I’ve seen you do it. 

Yeah. I’m very interested in how things taste. But, alright, one of my favorite drinks is chocolate milk. Mm. I can’t have dairy. But, chocolate milk is delicious, and my cousin’s dad started working at Guida’s ten years ago, and he would always bring home the little cartons of chocolate milk that you would get at school for lunch. And this was when I lived with them. So I would always drink the chocolate milk, and then I got a kidney stone. Don’t drink too much chocolate milk. That is the lesson. 

What is a fun fact about yourself?

Alright, fun fact about myself, I have a great love of history and medical history in particular.

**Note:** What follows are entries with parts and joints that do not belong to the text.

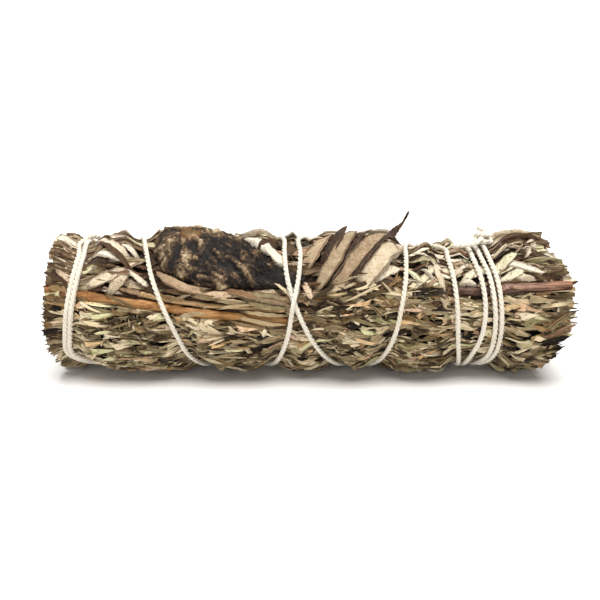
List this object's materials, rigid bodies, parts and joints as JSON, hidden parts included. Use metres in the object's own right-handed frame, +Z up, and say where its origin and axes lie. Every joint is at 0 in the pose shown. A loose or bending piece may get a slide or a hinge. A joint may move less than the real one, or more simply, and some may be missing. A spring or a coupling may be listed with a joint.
{
  "type": "sage smudge stick",
  "caption": "Bundle of dried sagebrush and white sage sprigs, cut to one length and bound along its length with cotton twine, lying on its side.",
  "frame": {"origin": "centre of the bundle's bounding box, on the surface that it lies on", "axes": "+X along the bundle toward its knotted end, -Y toward the side that the picture shows, +Z up"},
  "size_m": [0.159, 0.0429, 0.0477],
  "materials": {
    "sagebrush leaf": "dry, matt, grey-green and brown",
    "white sage leaf": "dry, matt, felted, pale",
    "dark sage leaf": "dry, wrinkled, dark brown",
    "peeled stem": "bare orange-brown wood",
    "bark": "thin brown bark",
    "cotton twine": "twisted off-white cotton"
  },
  "bodies": {
    "root": {"sagebrush_back": "sagebrush leaf", "sagebrush_low_back": "sagebrush leaf", "sagebrush_underside": "sagebrush leaf", "sagebrush_low_front": "sagebrush leaf", "sagebrush_front": "sagebrush leaf", "sprig_heart": "sagebrush leaf", "white_sage_front": "white sage leaf", "white_sage_back": "white sage leaf", "dark_sage_leaf": "dark sage leaf", "stem_orange": "peeled stem", "stem_side_shoot": "peeled stem", "stem_brown": "bark", "stem_in_sagebrush_back": "bark", "stem_in_sagebrush_low_back": "bark", "stem_in_sagebrush_underside": "bark", "stem_in_sagebrush_low_front": "bark", "stem_in_sagebrush_front": "bark", "stem_in_white_sage_front": "bark", "stem_in_white_sage_back": "bark", "stem_in_heart_1": "bark", "stem_in_heart_2": "bark", "stem_in_heart_3": "bark", "twine": "cotton twine"}
  },
  "joints": []
}
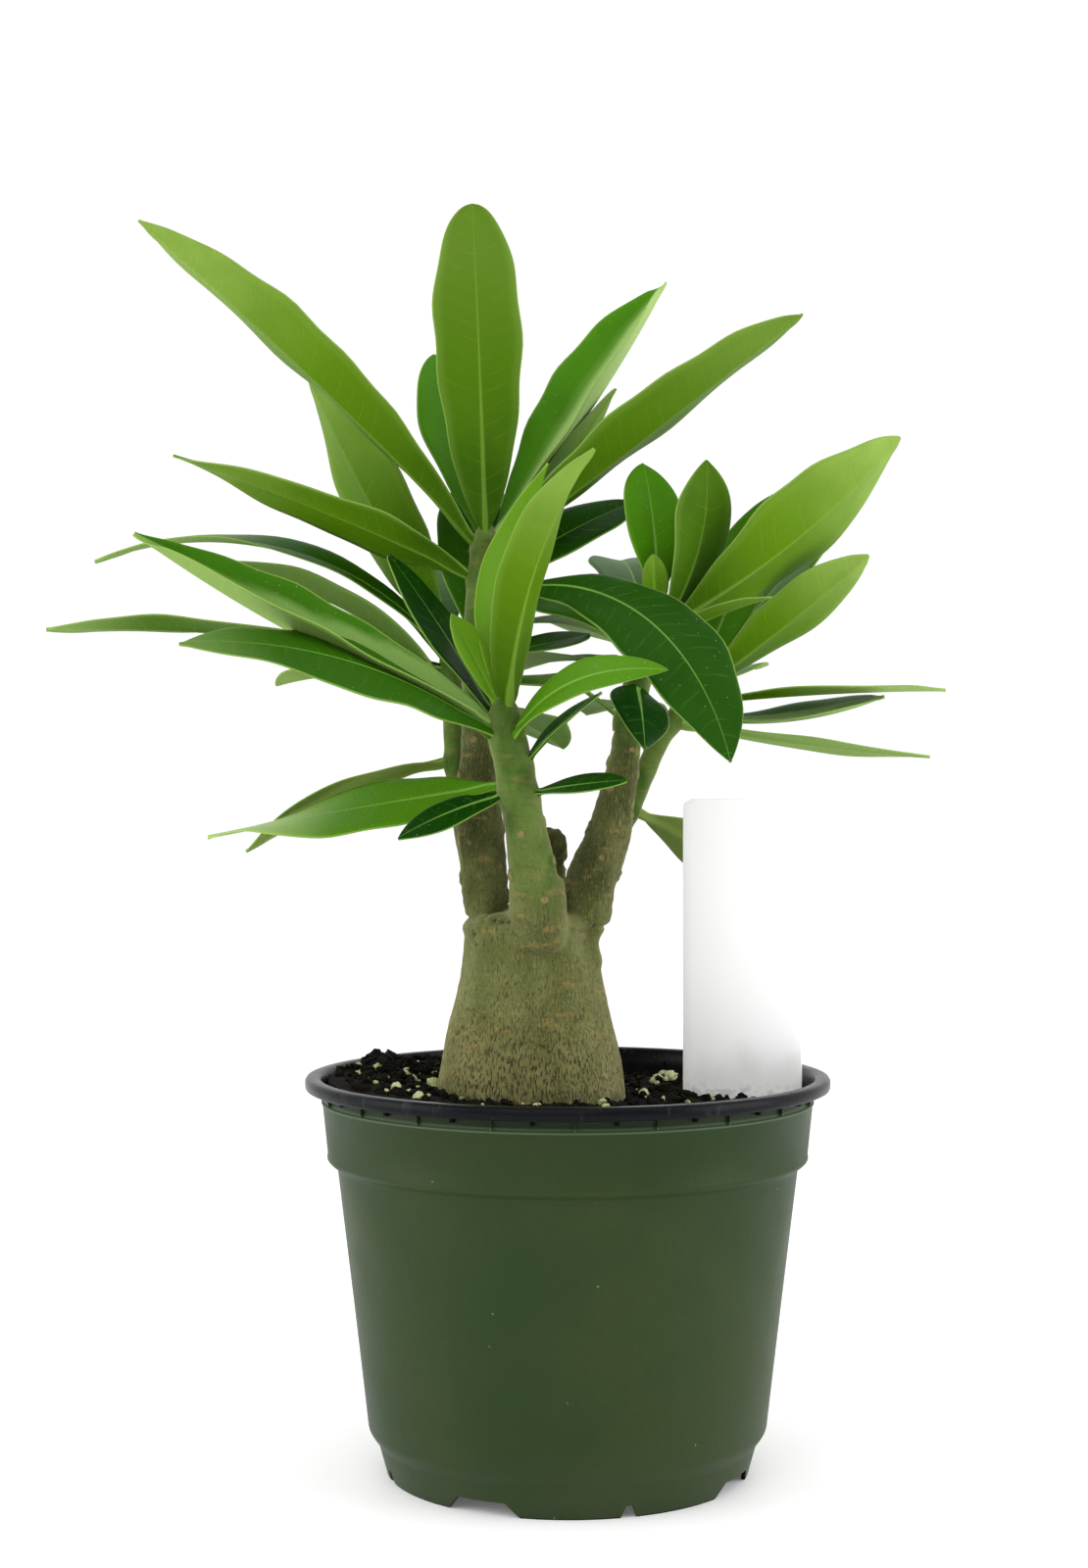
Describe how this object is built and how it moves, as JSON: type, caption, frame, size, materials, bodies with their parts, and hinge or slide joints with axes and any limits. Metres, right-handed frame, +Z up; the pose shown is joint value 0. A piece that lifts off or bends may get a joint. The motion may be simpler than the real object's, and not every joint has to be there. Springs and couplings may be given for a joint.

Especially, circa the 18th century. And I can tell you in detail how they would amputate a leg during the Revolutionary War. 

How would they do that? 

Alright, so… I shouldn’t have said in detail… basically, they would apply the tourniquet, and they would designate where the cut would need to be made, above  or below the joint. They would take out a knife, cut all the way around the limb, as fast as possible, down to the bone, kind of in a conical shape. They would separate the flesh and then take out the bone saw, cut through the bone, and then they would have this little hook like instrument that I can’t remember the name of, and they would use it to go in and there would be tiny ties on this instrument and they would use it to pull out the arteries or veins and tie them off with those little ties. The conical shape is so that you get this flap of skin that you could then use to close the wound, so you don’t have a bone protruding out of your amputated limb. I am not 100% sure if this is where the phrase “bite the bullet” came from, but soldiers would have to bite down on something, sometimes a bullet, sometimes, like a piece of wood, something in their mouth so they don’t bite their tongue off. Surgeons would have to do this all as quickly as possible, cause, no anesthesia. One of the fastest surgeons was actually, Robert Liston, who I believe, got down to like two minutes for an amputation. It was very quick. 

That was amazing. Last question. Is there anything else you’d like to say? Other ventures? Shoutouts?

I’m about to start school, and my goal is to go for a Master’s in Epidemiology. I’m continuously working on shows here at HITW. My boyfriend is directing a show coming up, The Curious Savage, and I will be directing, The Time of Your Life, next year for the 2024 season. It was the first show that HITW ever did, and we haven’t done it in our current space – 116 Main Street – which is why I decided to propose it.

Appended: “The Road Not Taken” by Robert Frost

Two roads diverged in a yellow wood,

And sorry I could not travel both

And be one traveler, long I stood

And looked down one as far as I could

To where it bent in the undergrowth;

Then took the other, as just as fair,

And having perhaps the better claim,

Because it was grassy and wanted wear;

Though as for that the passing there

Had worn them really about the same,

And both that morning equally lay

In leaves no step had trodden black.

Oh, I kept the first for another day!

Yet knowing how way leads on to way,

I doubted if I should ever come back.

I shall be telling this with a sigh

Somewhere ages and ages hence:

Two roads diverged in a wood, and I—

I took the one less traveled by,

And that has made all the difference.